Design of Reversible Low-Field Magnetocaloric Effect at Room Temperature in Hexagonal MnMX Ferromagnets

The giant magnetocaloric effect is widely achieved in hexagonal $\mathrm{Mn}MX$-based (M = $\mathrm{Co}$ or $\mathrm{Ni}$, X = $\mathrm{Si}$ or $\mathrm{Ge}$) ferromagnets at their first-order magnetostructural transition. However, the thermal hysteresis and low sensitivity of the magnetostructural transition to the magnetic field inevitably lead to a sizeable irreversibility of the low-field magnetocaloric effect. Here, we show an alternative way to realize a reversible low-field magnetocaloric effect in $\mathrm{Mn}MX$-based alloys by taking advantage of the second-order phase transition.

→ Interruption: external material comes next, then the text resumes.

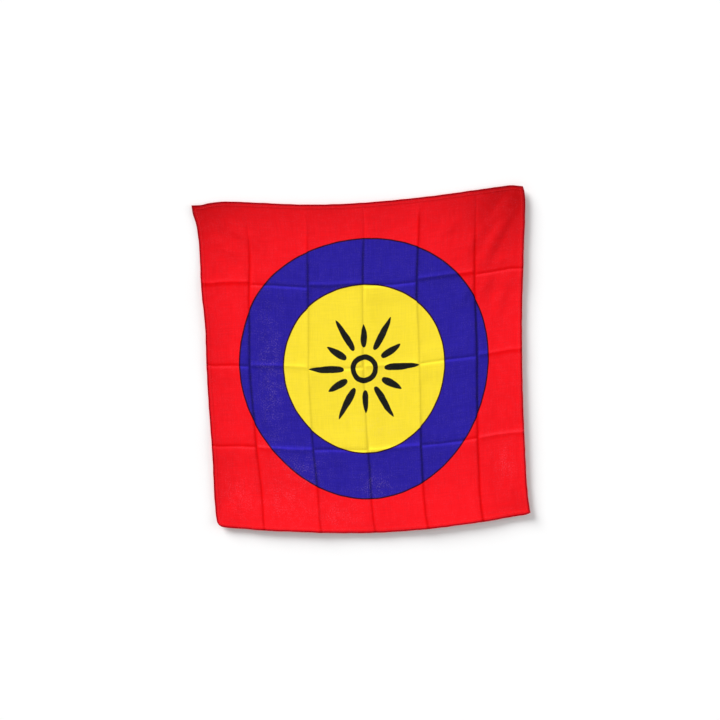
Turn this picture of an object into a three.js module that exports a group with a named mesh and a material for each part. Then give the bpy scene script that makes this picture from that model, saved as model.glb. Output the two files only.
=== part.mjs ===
// A square flag of thin printed cloth with a narrow turned hem, opened out of its packing folds and
// laid face up. Sizes are in millimetres. X runs to the right across the face, Y up the face and Z up
// from the surface that it lies on. The origin is on that surface, under the middle of the outline.
//
// A place on the cloth is given as `across`, from its left side, and `down`, from its top side, both
// measured on the flat cloth.

import * as THREE from 'three';

const CLOTH_SIDE = 900; // finished side of the square
const CLOTH_THICKNESS = 1.2; // of the solid, away from the hem
const HEM_WIDTH = 12;
const HEM_LAYER = 0.6; // what the turned layer adds on the face
const HEM_STEP = 3; // width of the slope from the hem down to the cloth
const CELL_SIZE = 30; // widest gap between two lines of the mesh
const CREASE_FLANK = 10; // the mesh lines beside a crease lie this far from it
const CLOTH_RED = 0xf81c26;

// Where the four corners of the cloth lie on the surface.
const CORNERS = {
  topLeft: new THREE.Vector2(-465.5, 423),
  topRight: new THREE.Vector2(443.5, 474.5),
  bottomLeft: new THREE.Vector2(-393, -456),
  bottomRight: new THREE.Vector2(464, -419.5),
};

// How far each side lies outside the straight line between its corners, at a place along the side.
// The top and bottom sides are read from the left, the left and right sides from the top.
const SIDE_BOWS = {
  top: [
    { along: 0, out: 0 },
    { along: 28, out: 0 },
    { along: 42, out: 3 },
    { along: 90, out: 5.4 },
    { along: 160, out: -0.7 },
    { along: 290, out: -14 },
    { along: 375, out: -18.6 },
    { along: 465, out: -19.2 },
    { along: 640, out: -12 },
    { along: 815, out: 1.8 },
    { along: 870, out: 5.2 },
    { along: 892, out: 1.8 },
    { along: 900, out: 0 },
  ],
  bottom: [
    { along: 0, out: 0 },
    { along: 20, out: 5 },
    { along: 68, out: 10.7 },
    { along: 140, out: 19 },
    { along: 230, out: 26 },
    { along: 320, out: 32.5 },
    { along: 455, out: 37.5 },
    { along: 600, out: 33.5 },
    { along: 695, out: 26.2 },
    { along: 790, out: 17.3 },
    { along: 845, out: 9.8 },
    { along: 890, out: 4.2 },
    { along: 900, out: 0 },
  ],
  left: [
    { along: 0, out: 0 },
    { along: 25, out: -1.8 },
    { along: 50, out: -7.6 },
    { along: 95, out: -11.2 },
    { along: 240, out: -8 },
    { along: 340, out: -10 },
    { along: 440, out: -5.3 },
    { along: 530, out: -2.3 },
    { along: 700, out: -1 },
    { along: 865, out: 3 },
    { along: 900, out: 0 },
  ],
  right: [
    { along: 0, out: 0 },
    { along: 13, out: 3.6 },
    { along: 105, out: 3 },
    { along: 160, out: -0.6 },
    { along: 215, out: -3.2 },
    { along: 300, out: -8 },
    { along: 390, out: -11.2 },
    { along: 570, out: -13 },
    { along: 750, out: -9.8 },
    { along: 835, out: -6.8 },
    { along: 880, out: -2.5 },
    { along: 900, out: 0 },
  ],
};

// Packing creases that run down the cloth: the slightly bent route of each, where it starts below the
// stretched top side, and the height of its fold.
const DOWN_CREASES = [
  {
    route: [
      { down: 0, across: 138 },
      { down: 200, across: 136.5 },
      { down: 300, across: 128 },
      { down: 440, across: 123 },
      { down: 600, across: 127.5 },
      { down: 700, across: 130 },
      { down: 820, across: 138 },
      { down: 900, across: 135 },
    ],
    starts: 110,
    form: 'valley',
    height: 1.3,
  },
  {
    route: [
      { down: 0, across: 303 },
      { down: 110, across: 297.5 },
      { down: 240, across: 297 },
      { down: 330, across: 291.5 },
      { down: 470, across: 289 },
      { down: 690, across: 292 },
      { down: 800, across: 298 },
      { down: 900, across: 296 },
    ],
    starts: 56,
    form: 'ridge',
    height: 1.4,
  },
  {
    route: [
      { down: 0, across: 464 },
      { down: 60, across: 459 },
      { down: 130, across: 453 },
      { down: 220, across: 451.5 },
      { down: 350, across: 448 },
      { down: 600, across: 449.5 },
      { down: 900, across: 453.5 },
    ],
    starts: 35,
    form: 'valley',
    height: 1.3,
  },
  {
    route: [
      { down: 0, across: 612 },
      { down: 60, across: 609 },
      { down: 150, across: 604 },
      { down: 280, across: 601.5 },
      { down: 440, across: 606 },
      { down: 560, across: 605.5 },
      { down: 700, across: 602 },
      { down: 900, across: 604 },
    ],
    starts: 47,
    form: 'ridge',
    height: 1.4,
  },
  {
    route: [
      { down: 0, across: 770 },
      { down: 100, across: 765 },
      { down: 250, across: 765.5 },
      { down: 440, across: 772.5 },
      { down: 540, across: 770.5 },
      { down: 660, across: 767.5 },
      { down: 900, across: 764 },
    ],
    starts: 29,
    form: 'valley',
    height: 1.4,
  },
];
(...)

With introducing $\mathrm{Cu}$ into $\mathrm{Co}$ in stoichiometric $\mathrm{Mn}\mathrm{Co}\mathrm{Ge}$ alloy, the martensitic transition is stabilized at high temperature, while the Curie temperature of the orthorhombic phase is reduced to room temperature. As a result, a second-order magnetic transition with a negligible thermal hysteresis and a large magnetization change can be observed, enabling a reversible magnetocaloric effect. By both calorimetric and direct measurements, a reversible adiabatic temperature change of about 1 K is obtained under a field change of 0--1 T at 304 K, which is larger than that obtained in a first-order magnetostructural transition. To gain a better insight into the origin of these experimental results, first-principles calculations are carried out to characterize the chemical bonds and the magnetic exchange interaction. Our work provides an understanding of the $\mathrm{Mn}\mathrm{Co}\mathrm{Ge}$ alloy and indicates a feasible route to improve the reversibility of the low-field magnetocaloric effect in the $\mathrm{Mn}MX$ system.